If you’ve become the primary one who’s POParenting your aging parents — caring for those who cared for you — your siblings can be a great source of support, creative ideas and much-needed respite.
POP Family Coaches with extensive experience working inter-generationally report the “lateral support” of siblings often proves to be immeasurably useful, re-igniting family connection and improving lives for all the generations. These experts report consistently: families who work together during the POPcycle (the last developmental phase of life) also experience: lowered stress; more fun together; fewer family struggles and lawsuits after their parents depart; less sense of alone-ness and more security.
However, as you’ve probably seen if you’ve sought any “volunteer assistance,” when you ask someone for their help, you may get more — or less — than you bargained for. Sometimes you get new and better ideas, even more success in your endeavors. When that happens, it’s unexpected and wonderful.
But on other occasions, you may be disappointed, get criticism or even find yourself in an unwanted debate. Especially while POParenting, you may find that you and your siblings are once again squabbling over unresolved early life family issues. “You always were Mom’s favorite… No wonder you want her to…”
Since everyone’s help is really needed to do the best job of POParenting, our experts suggest these 4 tried and true” tips to help you all be more effective and act more familially.
Aim to create TEAM POP, an entity that comes together to make wise, affordable decisions that are optimal for all involved. To do so:
1. Hold regular family meetings (best if in person or by Skype) and set up a distribution list to email updates-Keeping everyone regularly informed of developments, needs and results on a regular call, and if possible when you all can see each other, will help those at a geographic distance from feeling “out of the loop.” It will also encourage everyone’s participation and accountability in the process. To maintain family focus during the meetings and not stray off topic or get undesirably emotional: email proposed agendas and estimated length of the meetings in advance; set meetings when key family members (if not all TEAM members) can attend; make rational, not emotional, decisions only after obtaining research and other input. After decisions are made, have the team members volunteer for tasks with set deadlines and seek everyone’s “compliance” in keeping to those.

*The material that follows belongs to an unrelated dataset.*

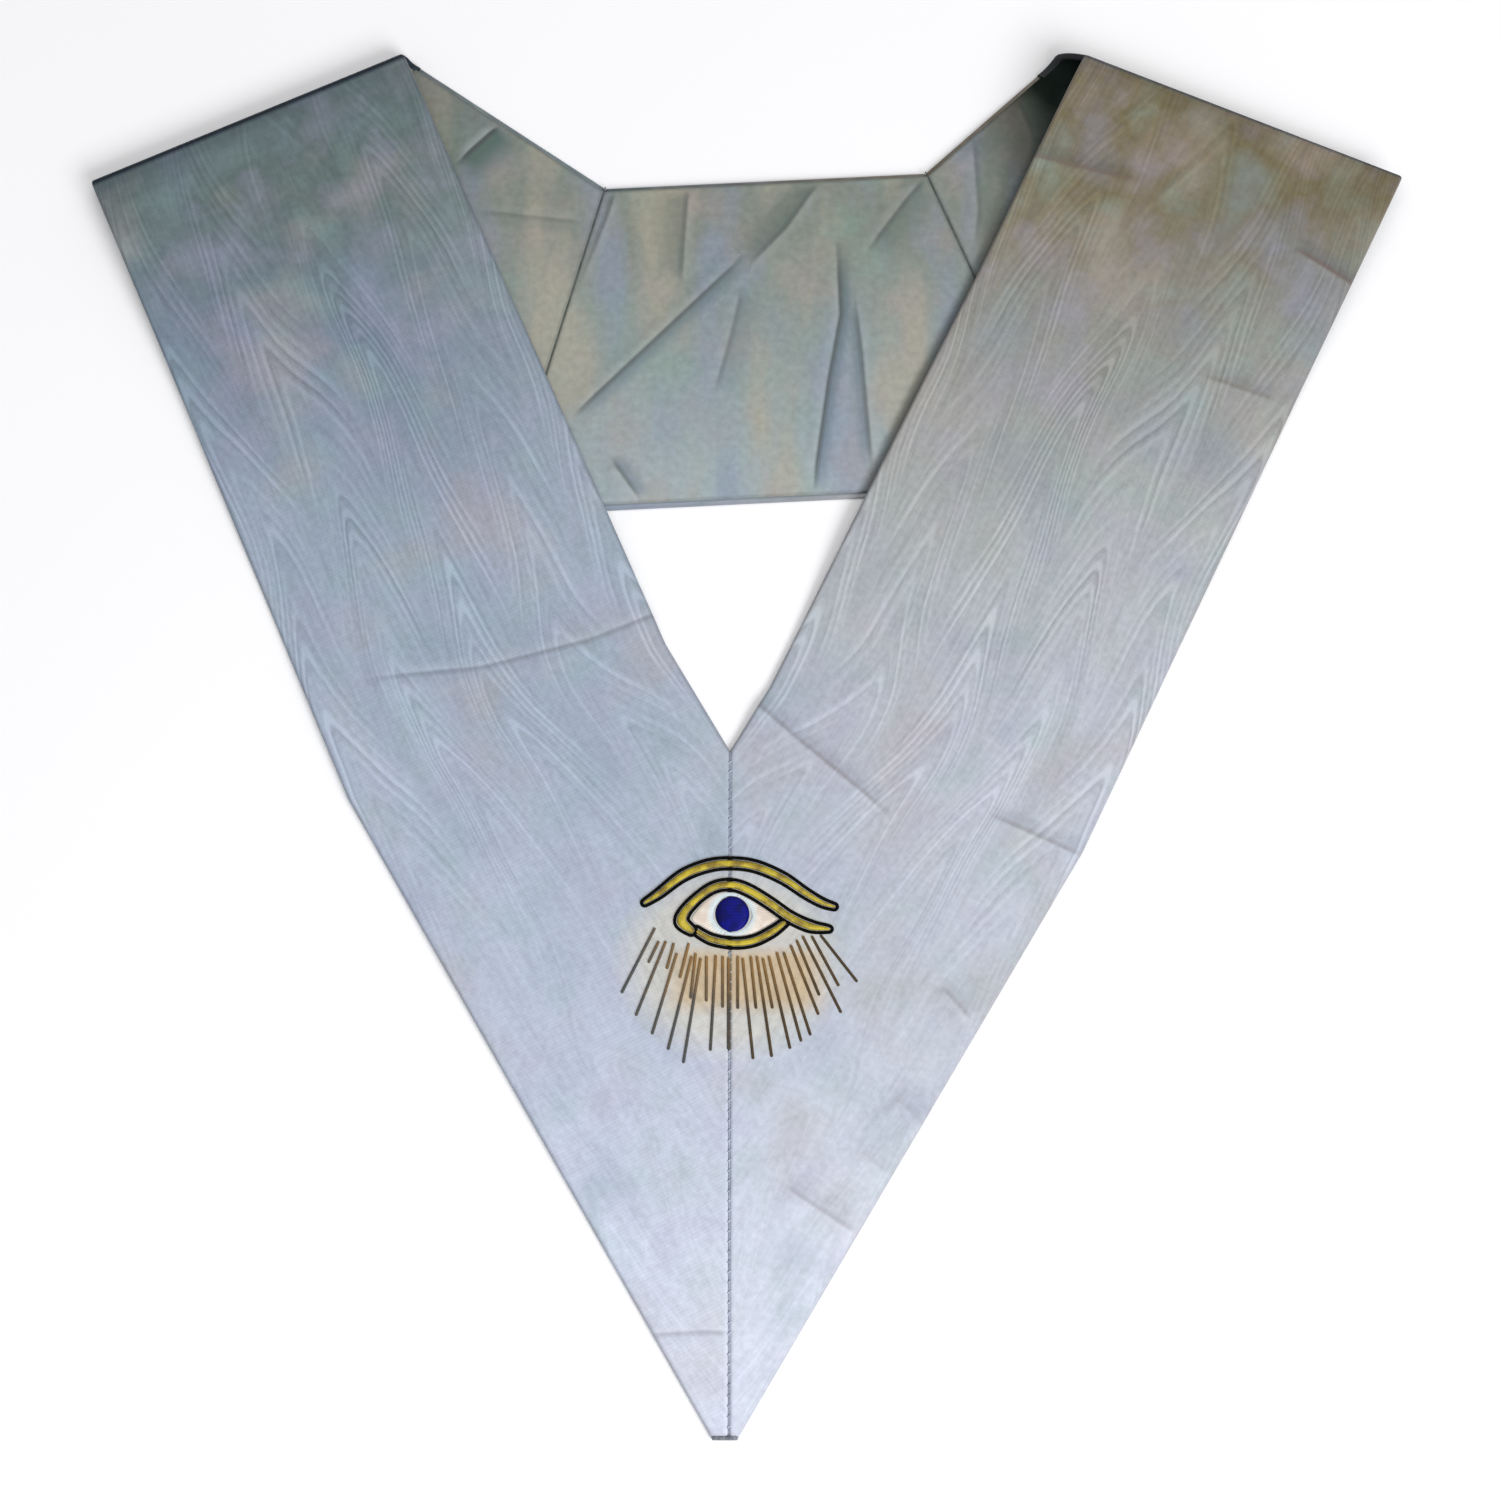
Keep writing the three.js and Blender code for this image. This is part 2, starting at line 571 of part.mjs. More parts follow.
// Stitching on an outline. A cutter is taller than the stitching at both faces.
function stitched(outline, isCutter = false) {
  const spare = isCutter ? STITCH_HEIGHT : 0;
  const geometry = new THREE.ExtrudeGeometry(new THREE.Shape(outline), {
    depth: STITCH_HEIGHT + 2 * spare,
    bevelEnabled: false,
  });
  return solidFrom(geometry.translate(0, 0, -spare));
}

const goldEdge = 0;
const lineInside = LAYER_GAP;
const lineOutside = LAYER_GAP + OUTLINE_WIDTH;

function browOutline() {
  return stitched(bandOutline(BROW, lineOutside)).subtract(stitched(bandOutline(BROW, lineInside), true));
}

// The black line runs round both lids, and the lower lid's gold stops where the upper lid's
// line crosses it.
function lidOutline() {
  const lowerHole = stitched(bandOutline(LOWER_LID, lineInside), true)
    .subtract(stitched(bandOutline(UPPER_LID, lineOutside), true));
  return stitched(bandOutline(UPPER_LID, lineOutside))
    .add(stitched(bandOutline(LOWER_LID, lineOutside)))
    .subtract(stitched(bandOutline(UPPER_LID, lineInside), true))
    .subtract(lowerHole);
}

function lowerLidFill() {
  return stitched(bandOutline(LOWER_LID, goldEdge))
    .subtract(stitched(bandOutline(UPPER_LID, lineOutside + LAYER_GAP), true));
}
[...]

2. Figure out how to “share responsibilities”– Just because your siblings or even your children live at a distance doesn’t mean there aren’t many valuable, time-consuming tasks they can do that will contribute — helping you and your parents out. Relatives who live far away, especially those with skills or training, can handle many responsibilities long-distance these days. Taking care of finances, seeing to it that all is as desired legally, bill paying and dealing with Medicare issues are just a few of the many POParenting jobs that can be accomplished equally well “off site.” Often these jobs can be done more efficiently by a relative with the necessary skills, time or energy than by the primary POParent.
3. Practice Active (and Kind) Listening – Even if you may not want to hear their ideas about what’s best for your parents, even if you resent their “dropping in with new suggestions” after you’ve already tried and rejected those, listen actively and kindly. Part of what you can derive for yourself from POParenting is finally becoming the “grown-up” person you want to be. So use this opportunity to not get “ plugged in” to old sibling rivalries.

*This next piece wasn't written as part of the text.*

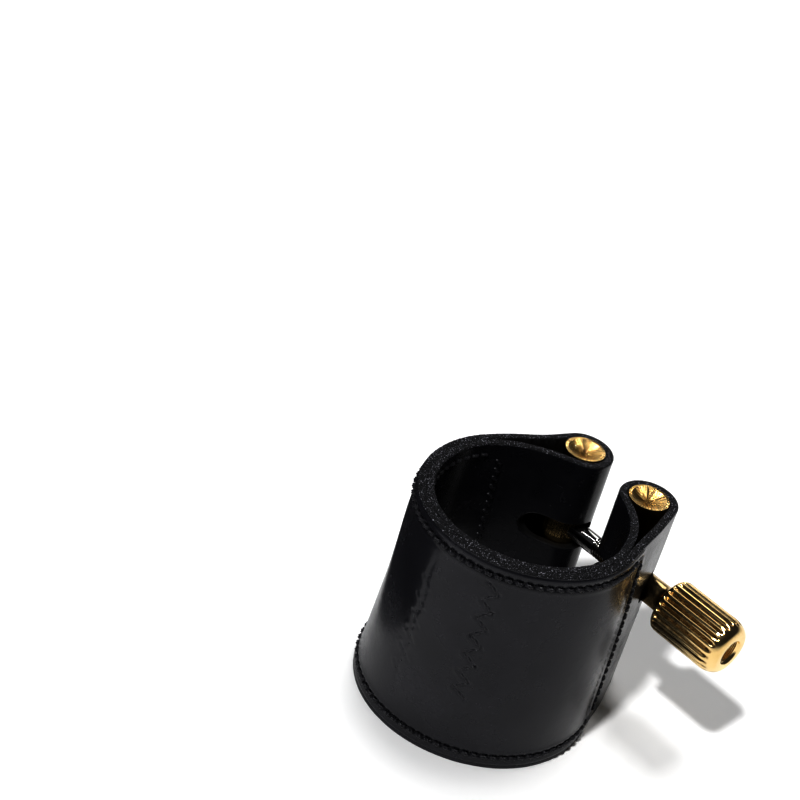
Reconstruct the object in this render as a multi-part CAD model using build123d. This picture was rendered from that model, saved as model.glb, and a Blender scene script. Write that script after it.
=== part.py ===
from build123d import *
import os
from math import acos, atan2, cos, degrees, hypot, radians, sin

# Saxophone ligature: a tapered two-layer leather band closed by one screw.
# Millimetres. +Z runs up the bore axis towards the mouthpiece tip, +X runs along
# the screw towards the thumb nut, +Y points from the bore to the gap. The origin
# is on the bore axis, level with the screw. Far means -X and near means +X.

# Band
BAND_BOTTOM = -20.3  # lower rim, below the screw axis
BAND_TOP = 13.2  # upper rim, above the screw axis
BORE_R_BOTTOM = 15.4  # inner radius at the lower rim
BORE_R_TOP = 13.6  # inner radius at the upper rim
LAND_LENGTH = 4.0  # the bore runs parallel over this length, level with the screw
LAND_RELIEF = 0.06  # the land is cut this far below the bore at its lower end
LEATHER = 1.2  # thickness of one leather layer
BACK_HALF_ANGLE = 28.0  # from the middle of the back to each flex line
REED_PANEL_ANGLE = 34.0  # width of the reed panel, from the near flex line
FLEX_SPLIT = 0.15  # width of the split at each flex line
LOFT_STEPS = 2  # rises that a looped layer is lofted in, so that its loops stay round

# Barrels, held in the looped ends of the strap
BARREL_R = 3.0
BARREL_SPACING = 12.5  # between the two barrel axes, band released
BARREL_Y = 18.2  # from the bore axis to the line of the barrels
BARREL_LOOP_GAP = 0.1  # radial clearance between barrel and leather
BARREL_INSET = 0.35  # barrel ends lie below the leather rims
DISH_R = 2.55  # dished barrel end
DISH_DEPTH = 0.8
DISH_TIP_R = 0.35

# Screw, washer and thumb nut
SCREW_R = 1.5  # M3 stud
SCREW_PASS_GAP = 0.15  # radial clearance in the near barrel
SCREW_ANCHOR = 2.2  # stud depth past the far barrel's axis
SCREW_LENGTH = 29.5
THREAD_GAP = 0.03  # radial clearance in the nut and washer
SEAT_DEPTH = 0.45  # flat for the washer on the near barrel
SEAT_GAP = 0.2  # radial clearance round the washer
WASHER_R = 2.1
WASHER_THICK = 0.4
WASHER_PLAY = 0.03  # axial play on each side of the washer
NECK_R = 2.05
NECK_LENGTH = 5.9
NECK_FLARE = 1.6
KNOB_R = 4.2
KNOB_LENGTH = 11.4
KNOB_BACK_CHAMFER = 0.7
KNOB_DOME = 2.4
KNOB_END_R = 2.5
NUT_END_HOLE_R = 1.95
NUT_END_HOLE_DEPTH = 3.2
FLUTES = 24
FLUTE_R = 0.42

# Windows through the leather for the screw and the nut's neck
WINDOW_GAP = 0.25  # above and below the neck
WINDOW_SWEEP = 0.45  # extra half width where the arm turns round the neck
WINDOW_REACH = 2.8  # how far the slot runs past the barrel axis, away from the gap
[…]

Take a long deep breath, okay three or four. Remember they’re trying to help, in their way. Remember they don’t always know how to express all the love and affection they’d like to show. Then after taking another deep breath, remind yourself to listen to what they feel is important — it may even be really good. Kindly let your family members know they’ve been heard and you appreciate their ideas. If you treat them respectfully, you will be better able to get their ongoing support even if you, as the “hands-on” caregiver, decide not to follow through on their recommendations. Not only that, but you’ll like the new and patient you.
4. Know when to get more help – Sometimes no matter how hard you try, you can’t come to any agreements or collaborate with your siblings. Contentiousness is not good and may even put you, your siblings and/or your parents at risk.

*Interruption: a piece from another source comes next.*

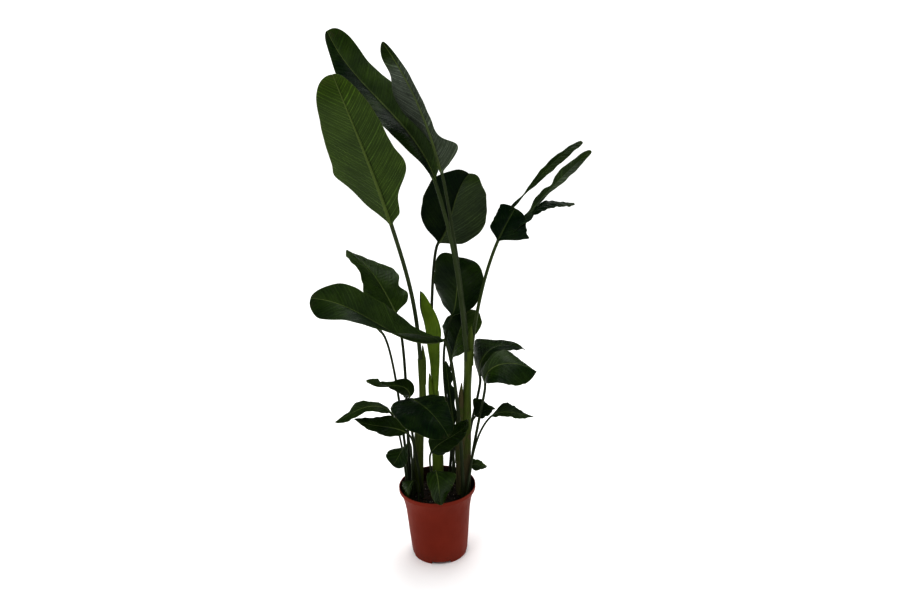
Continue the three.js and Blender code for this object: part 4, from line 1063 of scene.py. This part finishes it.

Recognizing that your family could benefit from a more neutral and experienced professional’s help is a statement of maturity. In the end, a decision to get help may save not only your money but also the health and well-being of yourself and your aging parents. Fortunately, POP offers Certified Coaches across the nation who work “as needed” when your family is struggling with accomplishing any of these 4 tips. Your community has its own local helpers — mediators, family therapists and spiritual counselors.
When families do good POParenting together, they stay together. Getting help from trained professionals can be just what your family needs to turn your remarkable challenges into a journey of love.